ASSESSMENT APPROVAL PROCESS
Before an assessment can be levied, more than 50% of property owners in the district must sign a petition agreeing to an assessment. The CBID board would then present that petition and the plan to the Fort Smith City Board of Directors. Dingman said under the state law if the CBID has the required signatures on the petition, the city’s BOD would be compelled to approve the assessment as an ordinance.
Based on property valuations as of July 28, each 1-mill assessment on properties within the CBID would amount to $38,834.47 in annual operating revenue, the memo said. A half-mill assessment would amount to $19,417.23 in annual operating revenue.
Bill Hanna, CBID board chair, said the Fort Smith CBID is one of the few in the state not funded by an assessment.

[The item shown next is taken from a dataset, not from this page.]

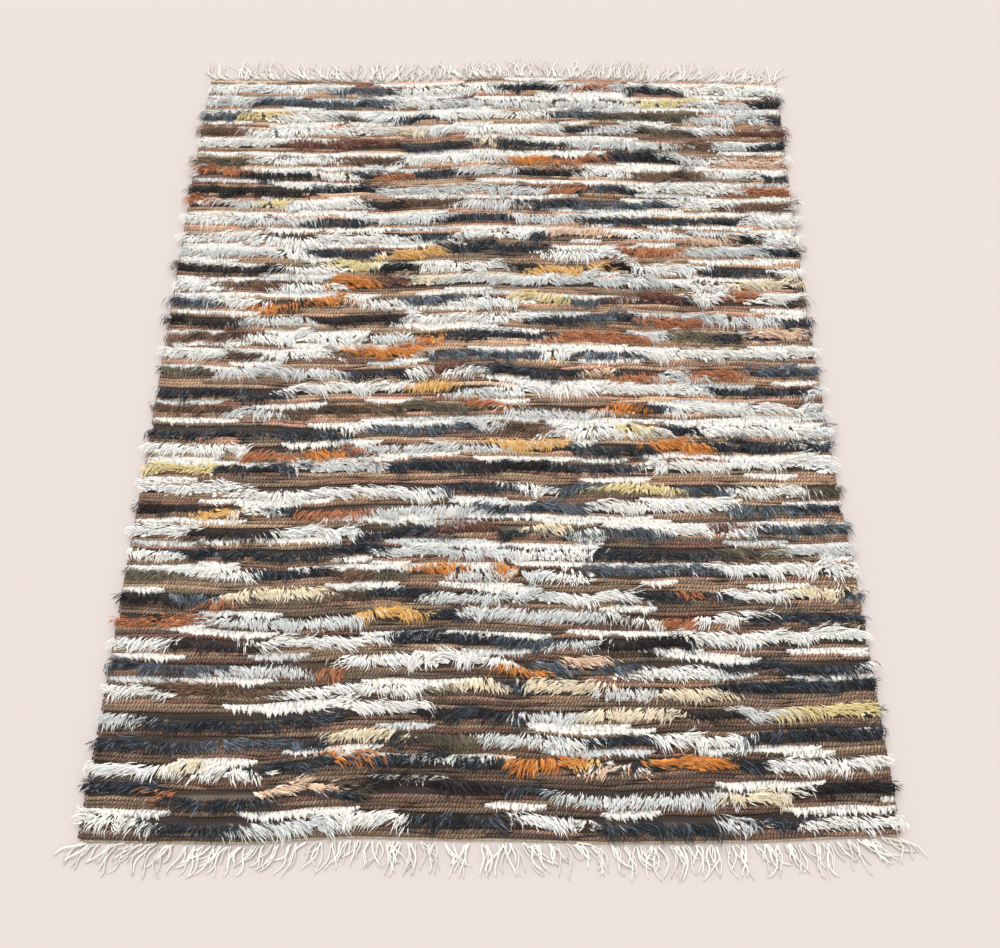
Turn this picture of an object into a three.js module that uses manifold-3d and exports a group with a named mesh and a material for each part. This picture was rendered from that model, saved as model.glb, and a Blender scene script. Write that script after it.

“Our mission over the past couple of years has been to improve landscaping, to pick materials, help kind of determine the developers path to building something we all can be proud of. However, we have not been able to do much in regards to programs, projects that require capital beyond our pockets, and that’s why we want to talk about this,” Hanna said.
Hanna said members of the board visited other business improvement districts to see what they have done with assessments and noted that with the help of the funds generated from an assessment, the districts have been able to greatly improve their downtowns.
White suggested funds could be used to start an ambassador program like the Little Rock Partnership program. The Little Rock program began in 2017 with two people hired by the organization to provide assistance to visitors and residents and report maintenance issues in Little Rock’s central business district around Main Street. The program was expanded in September 2018 to the River Market District. Ambassadors are easily identified by specific uniform shirts and caps.
“Ambassadors could patrol the streets to help with safety issues, but they would do it with a smile and would be able to help. Their hats say ‘ask me,’” White said.
The ambassadors would be a great help during festivals and events, even helping with traffic issues. They also, on an everyday basis, would promote the district and downtown Fort Smith, he said.
UPTOWN PROJECT, GROCERY STORE
CBID board member Rodney Ghan suggested assessments levied could raise money to help provide incentives to new business coming downtown or maybe for property owners to make improvements to their properties. Ghan had earlier in the meeting presented landscaping and covered parking plans for the Uptown project at 901-911 Garrison Ave. for approval by the board. His plan was approved.
The Uptown Courtyard will include 12 upscale, one-room apartments with retail space below. Ghan said at the meeting he would be interested in providing incentives for a grocery store to go into some of that space if there was a way to do so. Talicia Richardson, executive director of 64.6 Downtown, said the nonprofit organization had been approached by two different parties interested in the possibility of operating a grocery store downtown.
In a CBID town hall meeting early this year, a number of people said a grocery store was something needed downtown. However, Richardson said, most of the people responding to the survey at the town hall were not people who live or work downtown.
“Only four people who responded to that lived downtown,” Richardson said.
In order to provide interested parties with more current and accurate data on the need and want for a grocery store downtown, 64.6 conducted another survey that targeted business owners and residents in the area. The organization sent out 500 surveys. They received back 150 completed surveys.
“It is not great results, but it’s better than what we had,” Richardson said.
Of those responding 72.6% work downtown (within two miles from Garrison Ave.), 7.53% live downtown and 19.86% work and live downtown. Many of those who work downtown said they would likely to shop at a downtown grocery store before going home after work. A majority of the respondents (54.11%) said they would spend $200 or more per month at a downtown grocery store.
The majority of those completing the survey (84.93%) said they would prefer to have a small traditional grocery store rather than a bodega/boutique or ethnic market, Richardson said. Quality produce was the most requested product from the grocery. Richardson said 64.6 would share the survey findings with the interested parties immediately. The survey was completed Aug. 16. Of the two interested parties, only one has experience in the grocery industry, Richardson said.